On Cinco de Mayo and the Gentle Art of Cultural Mending
It is a peculiar thing, is it not, that we may raise a glass more fervently for a story not our own, than for the sagas that lie nestled in the folds of our ancestral coat? Such is the case with Cinco de Mayo, a date that, in Mexico, passes with a nod of historical acknowledgment—commemorating the unlikely victory at Puebla in 1862—yet in the United States is observed with festivity, margaritas, and maracas, often with little reference to the very people whose forebears bled on that field.
There is, I admit, something both charming and troubling about this. It is, in many ways, the embodiment of that ambivalent space we explored in On the Quiet Power of Radical Hope, where the old meanings have been forgotten or disfigured, and the new meanings have not yet arrived. The American celebration of Cinco de Mayo is less an act of remembrance and more a ritual of projection—a yearning for festivity, color, and some faintly exotic kinship that might soothe the aching separations of modern life. It is, perhaps, hope misplaced. Or, more gently, hope not yet rightly placed.

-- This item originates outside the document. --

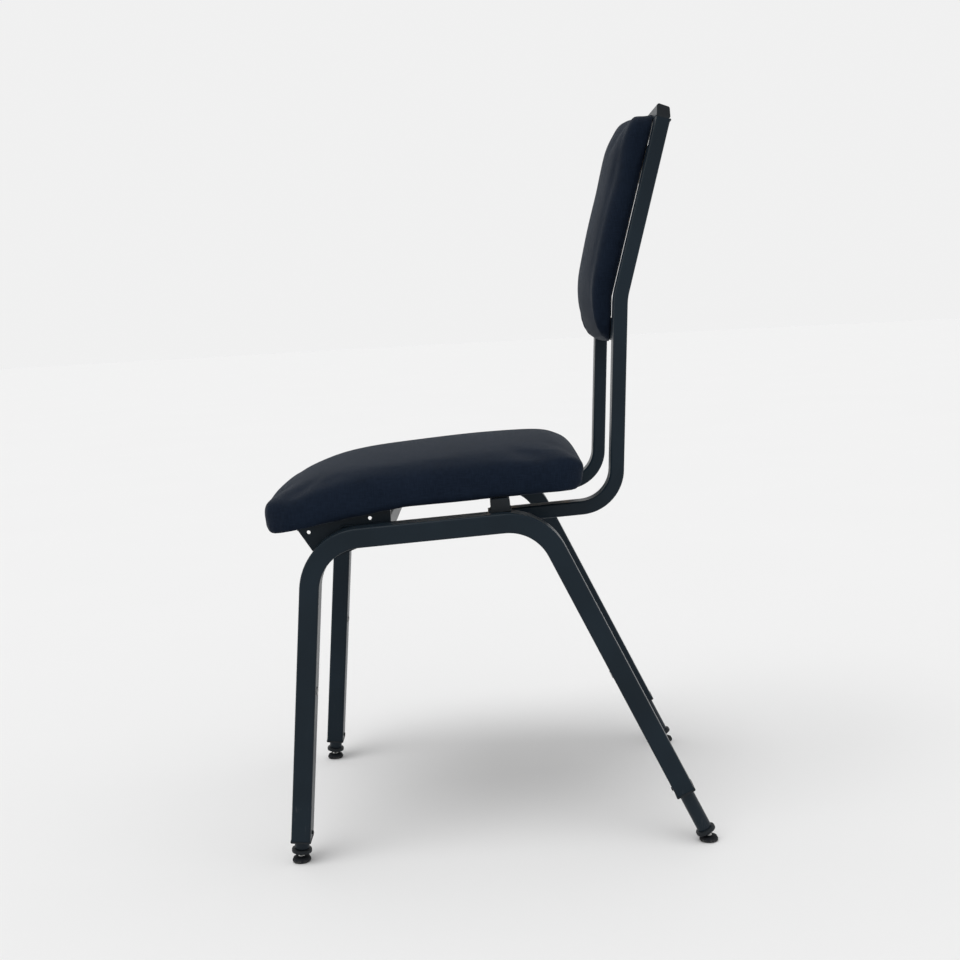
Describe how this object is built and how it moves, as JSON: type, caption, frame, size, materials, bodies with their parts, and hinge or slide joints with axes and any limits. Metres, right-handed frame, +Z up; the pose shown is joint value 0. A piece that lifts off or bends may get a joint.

But before we rush to chastisement—as is fashionable in the age of moral instantaneity—let us pause to consider. Might this misdirected holiday be an invitation, however clumsily worded, to friendship? As I reflected in On Mending the Fabric: Friendship and the Restoration of a Fractured Society, repair rarely begins with perfect understanding. It begins, more often than not, with the awkward reaching across a table, the mispronounced name, the offer of something—however small—that signals, “I see you, even if I do not yet know how to love you well.”
If we are to tend this fragile social fabric, we must learn the art of curated closeness—not cultural appropriation, but cultural approach. What if, rather than abandon the American Cinco de Mayo as a garish pastiche, we saw in it a seed? A small act of culture, planted in ignorance perhaps, but still capable of flowering into something more fragrant and true. We cannot, after all, ask a people to love what they do not yet know, but we can ask them to know better what they already claim to love.
And so I return to the gentle theme of On Tending the Small Garden: How Ordinary Acts Sustain a Dying Culture. Let us take this day—Cinco de Mayo—and rather than dismiss it or deride it, tend to it. Let us learn the true story of Puebla and the deeper history of Mexican resilience. Let us read aloud the poetry of Sor Juana, cook mole with reverence rather than irony, and remember that a people’s spirit cannot be consumed with lime and salt.
Yes, the American celebration of Cinco de Mayo is a muddle. But so, too, is any attempt at cross-cultural kinship. The only unforgivable thing, I think, is not the muddle—but the refusal to move through it toward clarity. Hope, as ever, must remain radical. Friendship must be chosen again and again. And culture, if it is to be anything more than decoration, must be tended like a garden: with patience, humility, and care.
And so, my friends, if you must raise a glass this May the fifth, raise it not only to the echo of cannons at Puebla, but to the possibility that celebration itself might become an act of knowing, of mending, of radical, unlikely, blooming hope.